I'm also doing it so that I can combine all the things above that I value and do something creative with it. I read an article called 'Mindfully Green' by Stephanie Kaza in Permaculture Magazine a while back and it described stages that we can experience when we become more awake to the environment. The first stage is forging connections and finding out what is meaningful and satisfying for us personally. The second involves Professional Development in order to be an 'advocate for the environment'. The Diploma is Stage 2 for me. (Stage 3 is 'ecopractice as a lifeway' where we become unconsciously competent at systems thinking and living in a low impact way.)

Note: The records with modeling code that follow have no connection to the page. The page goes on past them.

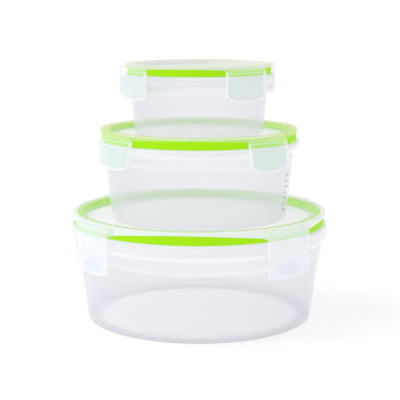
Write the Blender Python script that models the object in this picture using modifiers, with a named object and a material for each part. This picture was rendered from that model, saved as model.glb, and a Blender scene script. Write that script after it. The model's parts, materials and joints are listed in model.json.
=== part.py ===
"""A stack of three round snap lid food containers: large, medium and small.

Each container is a tub, a lid, a seal in the lid's channel, and four latches hinged on the lid.
Metres, +Z up, origin on the stack's axis at the underside of the large tub. The front is -Y.
"""

import math

import bmesh
import bpy
from mathutils import Matrix, Vector

MM = 0.001
WELD = 0.01 * MM            # vertices closer than this are one
NEAR = 0.1 * MM             # vertices this close to a known place belong to it
SHARP = math.radians(35)    # edges bent more than this are shaded as edges

# Sizes that all three containers share.
GAP = 0.3 * MM              # between pieces that touch
TUB_WALL = 1.6 * MM
LID_WALL = 1.6 * MM
EDGE_WALL = 1.3 * MM        # the lid's thin outer edge
SEAL_LEG = 1.5 * MM         # the seal's outer band
SEAL_INNER_LEG = 1.4 * MM
SEAL_WEB = 1.5 * MM         # the seal's roof, on the tub's lip
SEAL_CORNER = 0.5 * MM
SEAL_INNER_DROP = 0.3 * MM  # from the sunk panel's top down to the end of the seal's inner leg
COLLAR_BULGE = 1.3 * MM     # how far the tub's collar stands past the lid
COLLAR_WALL = 1.5 * MM
COLLAR_SWELL = 0.3 * MM     # the collar's middle stands past its upper and lower parts by this
COLLAR_CORNER = 1.6 * MM    # from the collar's widest in to its top face
COLLAR_SLOPE = 2.0 * MM     # the height of the slope at that corner
COLLAR_CURL = 2.6 * MM      # the height over which the collar's lower edge curls in
CURL_REACH = 2.6 * MM       # from the collar's widest in to the curl's tip
CURL_KNEE = 0.3             # of the curl's height: where the outside of the curl turns
CURL_INSIDE = 0.8           # of the curl's height: where the inside of the curl starts
SHOULDER_STEP = 0.9 * MM    # the tub widens by this below its collar
SHOULDER_HEIGHT = 3.0 * MM  # the height over which it does
INNER_BEND = 0.2            # of the heel's outside bend
FOOT_WIDTH = 7.0 * MM
FOOT_HEIGHT = 0.8 * MM
RIM_CORNER = 0.8 * MM       # the bevels on the lid's rim
WELL_CORNER = 1.2 * MM      # the bevel at the foot of the sunk panel's wall
WELL_FLARE = 0.4 * MM       # that wall leans out by this
LATCH_PLAY = 0.9 * MM       # between the collar and a latch's plate
LATCH_PLATE = 1.4 * MM
LATCH_RAISED = 0.6 * MM     # the raised border and thumb pad on a latch
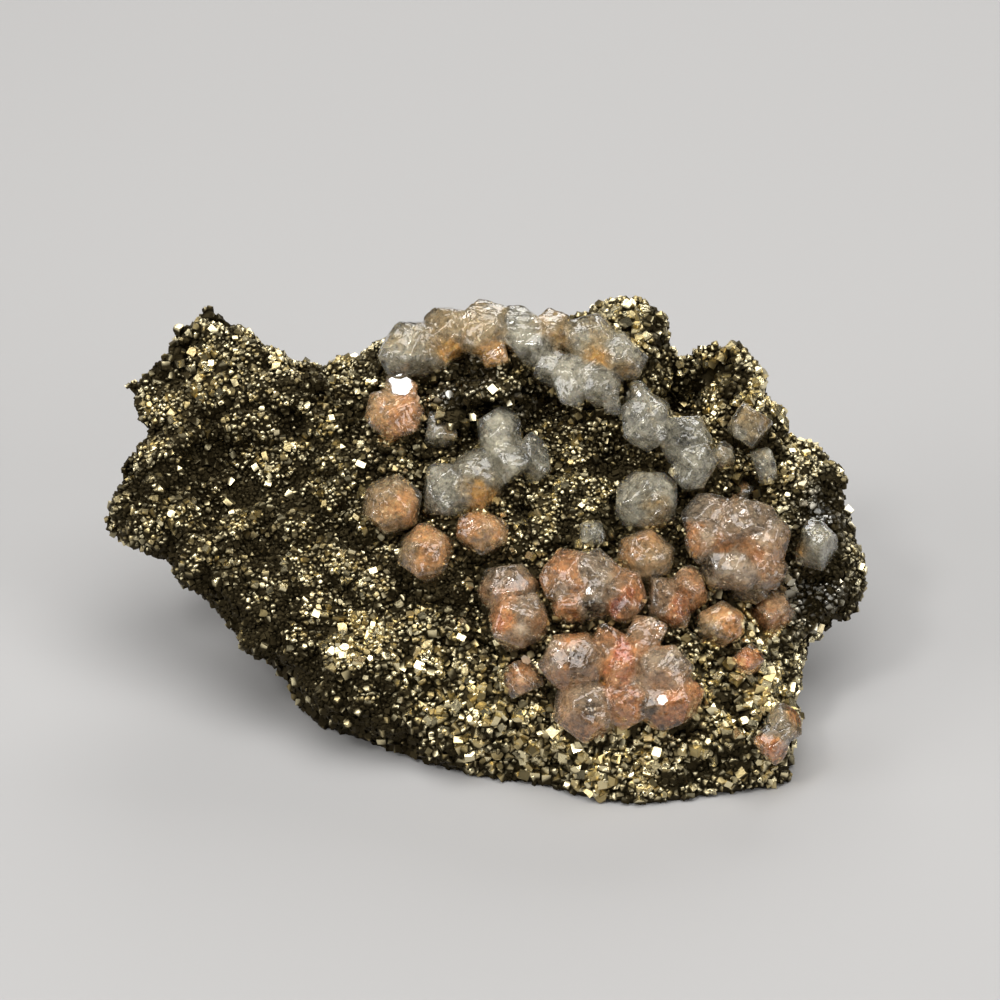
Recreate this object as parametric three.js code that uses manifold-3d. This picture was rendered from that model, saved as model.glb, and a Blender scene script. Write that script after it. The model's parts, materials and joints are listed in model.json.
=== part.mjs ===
// Fluorite with pyrite: a hand-sized mineral specimen.
// A lump of drusy pyrite leans back on a flat trimmed base, and glassy fluorite crystals sit in
// sockets on its face. Millimetres, +Z up, origin under the middle of the bounding box.
//
// The lump and the crystals are laid out in the frame of the leaning face: x runs across it,
// y runs up it and z stands out of it. One turn about X and one lift put them on the base.

import * as THREE from "three";
import { ConvexGeometry } from "three/addons/geometries/ConvexGeometry.js";
import { ImprovedNoise } from "three/addons/math/ImprovedNoise.js";
import { mergeVertices } from "three/addons/utils/BufferGeometryUtils.js";
import Module from "manifold-3d";

const wasm = await Module();
wasm.setup();

// Driving dimensions, in millimetres and radians.
const FACE_LEAN = THREE.MathUtils.degToRad(36);
const FACE_HEIGHT = 26;
const LOBE_BLEND = 3.2;
const HOLLOW_BLEND = 1.6;
const SKIN_DETAIL = 9;
const SKIN_CROWDING = new THREE.Vector3(1, 1.05, 1.5);
const CORE_CENTRE = new THREE.Vector3(-1, -3, -12);
const CORE_WIDTHS = new THREE.Vector3(40, 27, 13);
const ROUGH_LAYERS = [
  { pitch: 13, height: 1.1 },
  { pitch: 6.5, height: 0.9 },
  { pitch: 3.4, height: 0.45 },
];
const SKIN_REACH = 30;
const SOCKET_GAP = 0.3;
const CUBE_FACE_SHARE = 0.94;
const CORNER_FACE_SHARE = 0.96;
const FACE_UNEVENNESS = 0.07;
const SMALL_CRYSTAL = 7;
const SMALL_FACE_SHARE = 0.8;

// Lobes that merge into the lump: [x, y, z, half-width x, half-width y, half-width z].
const LOBES = [
  // the thick middle of the lump, behind the face
  [0, -4, -13, 34, 25, 15.5],
  [11.5, -15.5, -11.5, 24, 18.5, 14],
  [-25, 2.2, -12, 17.6, 13, 11],
  [4, 6, -20, 26, 16, 14],
  // the left end, from the top knob down
  [-35.6, 20, -3, 6.6, 6.4, 7],
  [-41.6, 12.4, -5, 6.6, 5.2, 6],
  [-42, 1, -6, 7.4, 7.6, 7],
  [-33.6, -6, -7, 7, 5.8, 6.4],
  [-28, 12.5, -2.5, 6, 5, 6],
  [-37, 6, -1, 3.8, 3, 3.6],
  // the lower edge, from left to right
  [-26, -12, -7, 7.4, 6.6, 6],
  [-15.5, -20.5, -6, 8.4, 7, 6],
  [0, -25.6, -7, 12, 7, 7],
  [17, -28.4, -7, 12, 7.8, 7.6],
  [27, -27, -7, 8.8, 7.6, 7.6],
  // the right end, from the bottom up
  [30.6, -19, -8, 7.2, 8, 8],
  [38.5, -6, -8, 7, 9.4, 8],
  [36.2, 4, -7.5, 6.8, 6.6, 7],
  [29.5, 11, -6, 6.4, 6, 7],
  [28.5, 17.8, -2.5, 4, 4.4, 5.5],
  // the top edge, from right to left
  [14.6, 20.5, -2, 7.8, 6.4, 8],
  [3, 19, -4, 10, 6.4, 7],
  [-8, 18.5, -3.5, 8, 5.6, 7],
  [-19, 15.5, -4.6, 12, 6.4, 8],
  // the ridge that crosses the face, and the dark knob under it
  [-10, 17.2, 0, 5, 3.6, 4],
  [-2, 19.5, 0.4, 5, 3.6, 4],
  [6.5, 17, 1, 4.6, 3.8, 4.2],
  [12, 13.4, 1.4, 4.4, 3.8, 4.2],
  [18, 8.8, -0.4, 4.8, 4, 4.2],
  [23.5, 3.8, -1.4, 4.6, 4, 4],
  [-3, 12.5, 2, 6, 4.2, 4.6],
  // swells under the crystal groups
  [15, -18.5, -1.5, 10, 9, 5],
  [27, -5.5, -2.5, 7, 6, 5],
  [-14, 5, -2, 8, 7, 4.4],
];

// Hollows that bite into the lump: [x, y, z, radius].
const HOLLOWS = [
  [-34, 4.5, 3, 3.6],
  [-31, 13.5, 4, 2.2],
  [-28.5, 8, 4, 2.6],
  [-48.6, 10, -3, 2.9],
  [4.8, 3.8, 3, 3.2],
  [13.5, 5.2, 2.4, 2.6],
  [-22, 20.5, 0, 4],
  [22.4, 21.5, 1, 3.6],
  [-30, -5.5, 3.4, 3.4],
  [-22, 3, 5, 3.6],
  [34.5, -0.5, 3, 3],
];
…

My Buddhist practice has been a source of inspiration and learning to me since 1997 though I gradually felt there was an aspect missing... although a lot of Buddhists are vegetarians and vegans, I didn't meet many that seemed concerned about climate change, reducing pollution and protecting our environment. There was very little discussion of this - I suspect for the same reasons that it is fairly taboo to mention climate change in polite society, akin to mentioning death. Joanna Macy explains this phenomenon very well in her book 'Coming Back to Life'. So the Diploma in Applied Permaculture provided an ethical way for me to look at this area that so needed addressing and work it into my life. I think looking back I wanted to devote more energy to Earthcare as I felt that Peoplecare and Fairshares were already relatively prominent in my life.
I see Permaculture as a very healing and peaceful discipline and by enrolling on Diploma I hope to promote Permaculture more often after joining the ranks of Diploma holders! Having a Diploma would give me confidence to run introductions, workshops and help out on PDCs at some point.
I have been registered on the Diploma for at least 7 years but over the last 2 years I've had more opportunity to talk to people about it and it feels important to finish it: tie up loose ends, end the cycle, consoldiate what I've learnt, get on with my life!